Find Out How To Cut Carcinogens Out Of Your Grilling
MIAMI (CBSMiami) -- It's the familiar sizzle that comes with warm weather. The sun is out, barbecues are in full swing. But it's what's hiding inside that meat you've cooked that can hurt your health in the long run.
Dr. Jim Felton has spent years researching how and why meats that you cook can potentially cause cancer. Felton and his team of researchers at the U.C. Davis Cancer Center looked at meat as a muscle.
Whether it's beef, pork, chicken, you name it, cooking at certain temperatures can cause a chemical reaction inside the muscle that promotes carcinogens.
"These reactions take a while to get going and they need a certain temperature over 300 to 350 degrees," Felton said.
Felton and his team tried to figure out how to prevent that internal heating from happening, and they found their answer in something many grillers already use: marinade.
"The actual concept here is by coating the meat with a marinade, you're cooling it off," Felton said.
The marinade acts as an insulator. It cooks faster on the outside, allowing the meat to heat throughout without reaching the 300-350 mark. The American Institute of Cancer Research shows using a marinade can reduce carcinogens by as much as 92 to 99 percent.
But the appearance of the meat can be deceiving. When we showed two different pictures of a piece of chicken to visitors at a park, they all picked the unmarinated piece since it looked darker.
But Felton says all that black is no big deal.
"It's actually the fat dripping down on your charcoal briquettes of your grill that comes back onto meat to coat it and make it black," he said. "In the chicken we didn't marinate that looked pale, but it was well-done, it had more carcinogens because the marinade wasn't protecting it."
But it's not just marinating your meat—there are other ways to protect yourself too.
Felton says you can pre-cook your meats in a microwave. Just a few minutes in a microwave will cause the meat to release a liquid, and those liquids are chemicals that are precursors to carcinogens.
Or you can be a nervous cooker.

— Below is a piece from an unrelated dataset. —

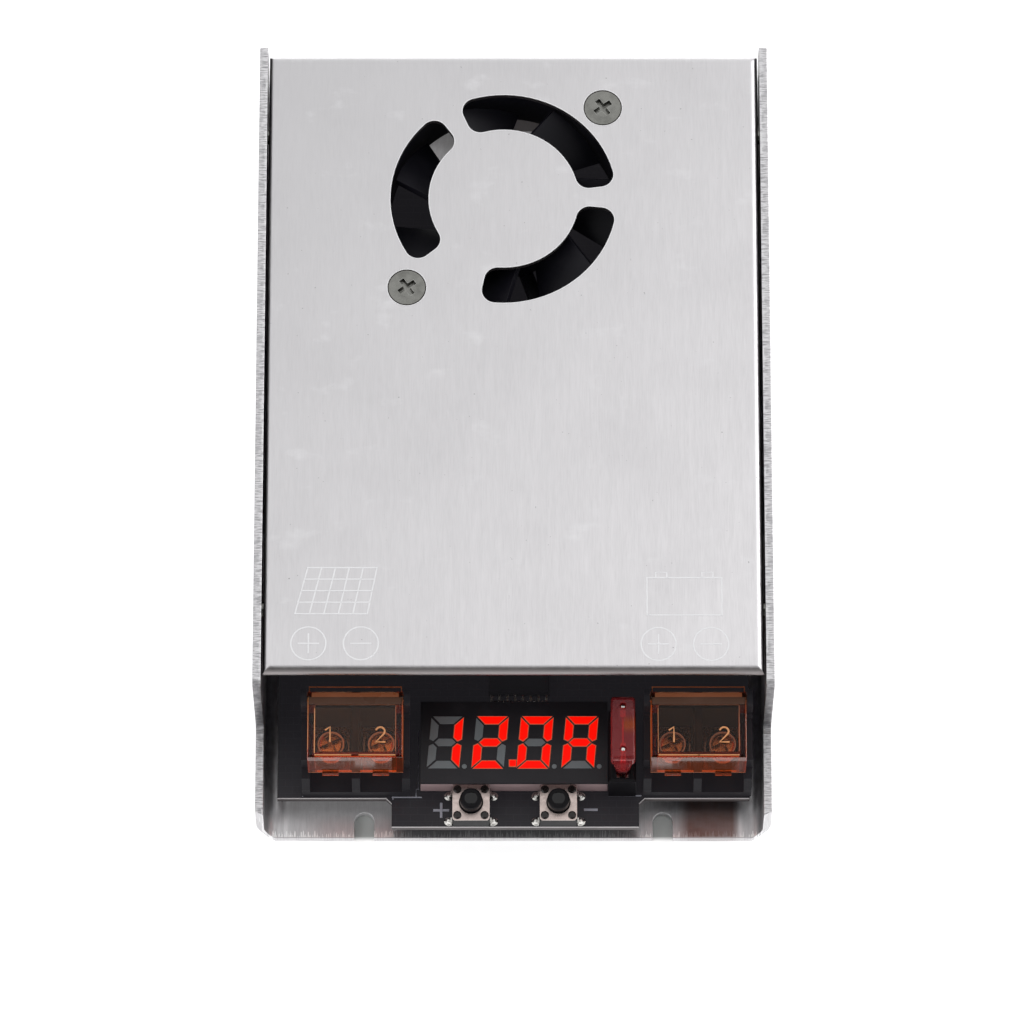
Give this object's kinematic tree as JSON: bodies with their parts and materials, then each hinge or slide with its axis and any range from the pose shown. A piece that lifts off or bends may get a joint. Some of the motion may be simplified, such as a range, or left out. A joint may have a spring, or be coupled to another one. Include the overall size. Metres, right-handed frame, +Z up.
{
  "type": "charge controller",
  "caption": "Solar charge controller in a folded aluminium case, with a fan grille, red digit display, push buttons, blade fuse and covered screw terminals.",
  "frame": {"origin": "middle of the case's underside", "axes": "+X across the case towards the battery terminals, +Y from the open terminal end towards the fan end, +Z up out of the cover"},
  "size_m": [0.0834, 0.128, 0.0303],
  "materials": {
    "chassis_aluminium": "sheared and brushed sheet",
    "cover_aluminium": "fine brushed grain with faint printed marks",
    "zinc_screws": "zinc plated",
    "insulating_film": "matt film",
    "fan_black": "moulded",
    "bearing_bronze": "sintered",
    "laminated_steel": "stamped",
    "copper_winding": "clear enamel",
    "magnet_ferrite": "matt",
    "shaft_steel": "ground",
    "wire_red": "insulation",
    "wire_black": "insulation",
    "plug_white": "moulded",
    "board_black": "solder mask",
    "standoff_steel": "plated",
    "chip_black": "moulded",
    "tinned_metal": "tin plated",
    "can_aluminium": "drawn",
    "capacitor_sleeve": "shrink sleeve",
    "core_powder": "coated",
    "thermal_pad": "soft",
    "shunt_wire": "drawn",
    "terminal_black": "moulded",
    "display_plastic": "moulded",
    "display_face": "dark film",
    "segment_lit": "lit",
    "segment_unlit": "diffusing",
    "switch_black": "moulded",
    "switch_steel": "stamped",
    "fuse_red": "clear",
    "fuse_metal": "tin plated",
    "cover_amber": "clear",
    "clamp_steel": "nickel plated"
  },
  "bodies": {
    "chassis": {"base_chassis": "chassis_aluminium", "top_cover": "cover_aluminium", "cover_screws": "zinc_screws", "insulating_sheet": "insulating_film", "fan_frame": "fan_black", "fan_bearing": "bearing_bronze", "fan_stator": "laminated_steel", "fan_coils": "copper_winding", "fan_screws": "zinc_screws", "fan_nuts": "zinc_screws", "fan_plug": "plug_white", "fan_header": "plug_white", "fan_lead_positive": "wire_red", "fan_lead_negative": "wire_black", "main_pcb": "board_black", "pcb_standoffs": "standoff_steel", "pcb_screws": "zinc_screws", "chips": "chip_black", "chip_pins": "tinned_metal", "capacitor_cans": "can_aluminium", "capacitor_sleeves": "capacitor_sleeve", "inductor_core": "core_powder", "inductor_winding": "copper_winding", "thermal_pads": "thermal_pad", "power_tabs": "tinned_metal", "power_bodies": "chip_black", "power_leads": "tinned_metal", "power_screws": "zinc_screws", "power_nuts": "zinc_screws", "shunt_resistor": "shunt_wire", "terminal_housings": "terminal_black", "terminal_contacts": "tinned_metal", "display_housing": "display_plastic", "display_face": "display_face", "display_segments_lit": "segment_lit", "display_segments_unlit": "segment_unlit", "switch_bases": "switch_black", "switch_plates": "switch_steel", "switch_domes": "switch_steel", "switch_pins": "tinned_metal", "fuse_holder": "switch_black", "fuse_contacts": "tinned_metal"},
    "fan_rotor": {"fan_rotor": "fan_black", "fan_magnet": "magnet_ferrite", "fan_shaft": "shaft_steel"},
    "fuse": {"fuse_body": "fuse_red", "fuse_element": "fuse_metal"},
    "button_plus": {"button_plus": "switch_black"},
    "button_minus": {"button_minus": "switch_black"},
    "terminal_cover_left": {"terminal_cover_left": "cover_amber"},
    "terminal_cover_right": {"terminal_cover_right": "cover_amber"},
    "clamp_1": {"clamp_plate_1": "clamp_steel"},
    "screw_1": {"terminal_screw_1": "clamp_steel"},
    "clamp_2": {"clamp_plate_2": "clamp_steel"},
    "screw_2": {"terminal_screw_2": "clamp_steel"},
    "clamp_3": {"clamp_plate_3": "clamp_steel"},
    "screw_3": {"terminal_screw_3": "clamp_steel"},
    "clamp_4": {"clamp_plate_4": "clamp_steel"},
    "screw_4": {"terminal_screw_4": "clamp_steel"}
  },
  "joints": [
    {"name": "fan_spin", "type": "hinge", "parent": "chassis", "child": "fan_rotor", "pos_m": [-0.00135, 0.0368, 0.025], "axis": [0, 0, 1], "continuous": true},
    {"name": "fuse_pull", "type": "slide", "parent": "chassis", "child": "fuse", "axis": [0, 0, 1], "range_m": [0, 0.012]},
    {"name": "button_plus_press", "type": "slide", "parent": "chassis", "child": "button_plus", "axis": [0, 0, -1], "range_m": [0, 0.00025], "stiffness_N_per_m": 6000},
    {"name": "button_minus_press", "type": "slide", "parent": "chassis", "child": "button_minus", "axis": [0, 0, -1], "range_m": [0, 0.00025], "stiffness_N_per_m": 6000},
    {"name": "terminal_cover_left_open", "type": "hinge", "parent": "chassis", "child": "terminal_cover_left", "pos_m": [-0.0254, -0.047, 0.021], "axis": [-1, 0, 0], "range_deg": [0, 85]},
    {"name": "terminal_cover_right_open", "type": "hinge", "parent": "chassis", "child": "terminal_cover_right", "pos_m": [0.0297, -0.047, 0.021], "axis": [-1, 0, 0], "range_deg": [0, 85]},
    {"name": "clamp_1_lift", "type": "slide", "parent": "chassis", "child": "clamp_1", "axis": [0, 0, 1], "range_m": [0, 0.0019]},
    {"name": "screw_1_turn", "type": "hinge", "parent": "clamp_1", "child": "screw_1", "pos_m": [-0.02945, -0.052, 0.0116], "axis": [0, 0, 1], "range_deg": [0, 1370]},
    {"name": "clamp_2_lift", "type": "slide", "parent": "chassis", "child": "clamp_2", "axis": [0, 0, 1], "range_m": [0, 0.0019]},
    {"name": "screw_2_turn", "type": "hinge", "parent": "clamp_2", "child": "screw_2", "pos_m": [-0.02135, -0.052, 0.0116], "axis": [0, 0, 1], "range_deg": [0, 1370]},
    {"name": "clamp_3_lift", "type": "slide", "parent": "chassis", "child": "clamp_3", "axis": [0, 0, 1], "range_m": [0, 0.0019]},
    {"name": "screw_3_turn", "type": "hinge", "parent": "clamp_3", "child": "screw_3", "pos_m": [0.02565, -0.052, 0.0116], "axis": [0, 0, 1], "range_deg": [0, 1370]},
    {"name": "clamp_4_lift", "type": "slide", "parent": "chassis", "child": "clamp_4", "axis": [0, 0, 1], "range_m": [0, 0.0019]},
    {"name": "screw_4_turn", "type": "hinge", "parent": "clamp_4", "child": "screw_4", "pos_m": [0.03375, -0.052, 0.0116], "axis": [0, 0, 1], "range_deg": [0, 1370]}
  ],
  "couplings": [
    {"joint": "screw_1_turn", "follows": "clamp_1_lift", "rad_per_m": 12566},
    {"joint": "screw_2_turn", "follows": "clamp_2_lift", "rad_per_m": 12566},
    {"joint": "screw_3_turn", "follows": "clamp_3_lift", "rad_per_m": 12566},
    {"joint": "screw_4_turn", "follows": "clamp_4_lift", "rad_per_m": 12566}
  ]
}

Flipping your meat often has been shown to help.
"Each time you turn it, it cools off and the meat doesn't have a chance to reach internal temperatures needed for this reaction to take place," Felton said.

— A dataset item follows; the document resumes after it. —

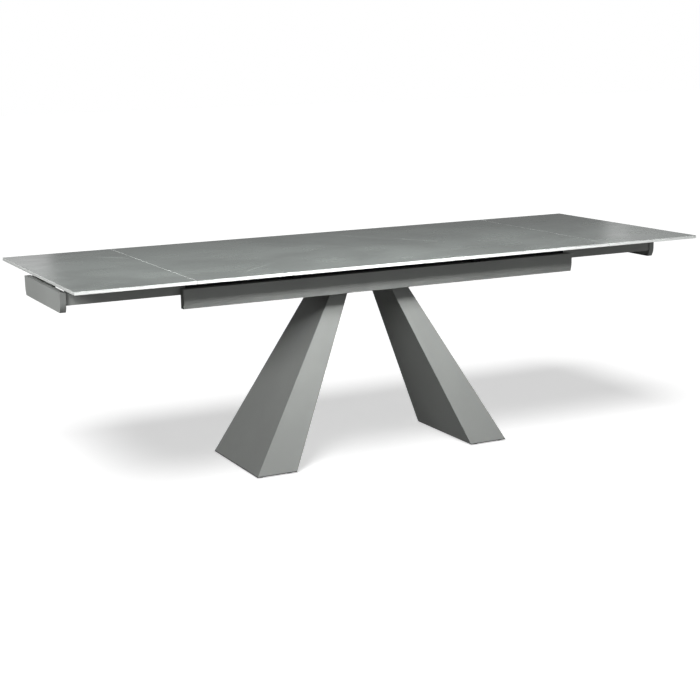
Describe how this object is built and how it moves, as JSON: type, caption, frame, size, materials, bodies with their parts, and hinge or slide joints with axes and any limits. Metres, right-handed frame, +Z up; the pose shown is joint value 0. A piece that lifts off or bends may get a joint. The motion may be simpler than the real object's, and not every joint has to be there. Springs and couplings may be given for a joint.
{
  "type": "extendable dining table",
  "caption": "Dining table with a grey ceramic-on-glass top, leaning sheet-steel legs, and a sliding carriage and leaf at each end.",
  "frame": {"origin": "on the floor, under the middle of the table", "axes": "+X along the length towards the right end, +Z up; the front is towards -Y"},
  "size_m": [2.4, 0.9, 0.76],
  "materials": {
    "leg_steel": "satin textured powder coat",
    "frame_steel": "satin powder coat",
    "inner_steel": "matte powder coat",
    "zinc": "zinc plated",
    "ceramic_top": "satin, cloudy stone look",
    "white_glass": "back-painted white glass edge",
    "nylon": "moulded",
    "rubber": "soft"
  },
  "bodies": {
    "chassis": {"left_leg": "leg_steel", "right_leg": "leg_steel", "left_base_plate": "inner_steel", "right_base_plate": "inner_steel", "left_head_plate": "inner_steel", "right_head_plate": "inner_steel", "front_beam": "inner_steel", "rear_beam": "inner_steel", "left_end_cross_bar": "inner_steel", "left_cross_bar": "inner_steel", "right_cross_bar": "inner_steel", "right_end_cross_bar": "inner_steel", "apron_brackets": "inner_steel", "front_guide_channel": "inner_steel", "rear_guide_channel": "inner_steel", "left_top_bearer": "inner_steel", "right_top_bearer": "inner_steel", "top_posts": "inner_steel", "floor_glides": "nylon", "guide_pads": "nylon", "leg_bolts": "zinc", "apron_bolts": "zinc", "extension_stops": "zinc", "post_bolts": "zinc", "bonding_discs": "zinc", "disc_screws": "zinc", "front_apron": "frame_steel", "rear_apron": "frame_steel", "apron_end_caps": "frame_steel", "closing_stops": "rubber", "main_glass": "white_glass", "main_ceramic": "ceramic_top"},
    "left_carriage": {"left_end_panel": "frame_steel", "left_front_rail": "frame_steel", "left_rear_rail": "frame_steel", "left_outer_bar": "inner_steel", "left_inner_bar": "inner_steel", "left_rail_sliders": "nylon", "left_panel_screws": "zinc"},
    "left_outer_lift": {"left_outer_lift": "inner_steel"},
    "left_inner_lift": {"left_inner_lift": "inner_steel"},
    "left_lift_link": {"left_lift_link": "inner_steel"},
    "left_leaf": {"left_leaf_glass": "white_glass", "left_leaf_ceramic": "ceramic_top", "left_leaf_bumpers": "rubber"},
    "right_carriage": {"right_end_panel": "frame_steel", "right_front_rail": "frame_steel", "right_rear_rail": "frame_steel", "right_outer_bar": "inner_steel", "right_inner_bar": "inner_steel", "right_rail_sliders": "nylon", "right_panel_screws": "zinc"},
    "right_outer_lift": {"right_outer_lift": "inner_steel"},
    "right_inner_lift": {"right_inner_lift": "inner_steel"},
    "right_lift_link": {"right_lift_link": "inner_steel"},
    "right_leaf": {"right_leaf_glass": "white_glass", "right_leaf_ceramic": "ceramic_top", "right_leaf_bumpers": "rubber"}
  },
  "joints": [
    {"name": "left_carriage_slide", "type": "slide", "parent": "chassis", "child": "left_carriage", "axis": [1, 0, 0], "range_m": [0, 0.4]},
    {"name": "left_leaf_lift_off", "type": "slide", "parent": "chassis", "child": "left_leaf", "axis": [0, 0, 1], "range_m": [0, 0.2]},
    {"name": "left_lift_fold", "type": "hinge", "parent": "left_carriage", "child": "left_outer_lift", "pos_m": [-1.142, 0, 0.7], "axis": [0, 1, 0], "range_deg": [0, 58]},
    {"name": "left_inner_lift_fold", "type": "hinge", "parent": "left_carriage", "child": "left_inner_lift", "pos_m": [-0.872, 0, 0.7], "axis": [0, 1, 0], "range_deg": [0, 58]},
    {"name": "left_link_pivot", "type": "hinge", "parent": "left_outer_lift", "child": "left_lift_link", "pos_m": [-1.142, 0.0055, 0.72], "axis": [0, 1, 0], "range_deg": [-58, 0]},
    {"name": "right_carriage_slide", "type": "slide", "parent": "chassis", "child": "right_carriage", "axis": [-1, 0, 0], "range_m": [0, 0.4]},
    {"name": "right_leaf_lift_off", "type": "slide", "parent": "chassis", "child": "right_leaf", "axis": [0, 0, 1], "range_m": [0, 0.2]},
    {"name": "right_lift_fold", "type": "hinge", "parent": "right_carriage", "child": "right_outer_lift", "pos_m": [1.142, 0, 0.7], "axis": [0, -1, 0], "range_deg": [0, 58]},
    {"name": "right_inner_lift_fold", "type": "hinge", "parent": "right_carriage", "child": "right_inner_lift", "pos_m": [0.872, 0, 0.7], "axis": [0, -1, 0], "range_deg": [0, 58]},
    {"name": "right_link_pivot", "type": "hinge", "parent": "right_outer_lift", "child": "right_lift_link", "pos_m": [1.142, 0.0055, 0.72], "axis": [0, -1, 0], "range_deg": [-58, 0]}
  ],
  "couplings": [
    {"joint": "left_inner_lift_fold", "follows": "left_lift_fold", "ratio": 1},
    {"joint": "left_link_pivot", "follows": "left_lift_fold", "ratio": -1},
    {"joint": "right_inner_lift_fold", "follows": "right_lift_fold", "ratio": 1},
    {"joint": "right_link_pivot", "follows": "right_lift_fold", "ratio": -1}
  ]
}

But even after all of his research, Felton says unless you're eating overcooked meats at every meal, you shouldn't shy away from grilling up your favorite foods.
"These are lifetime accumulated exposures people get that give them cancer, so having a bite of the well-done meat once a month isn't giving them cancer," he said. "It's the person who really likes their meat and continues to cook it at high temperatures that's exposed to carcinogens."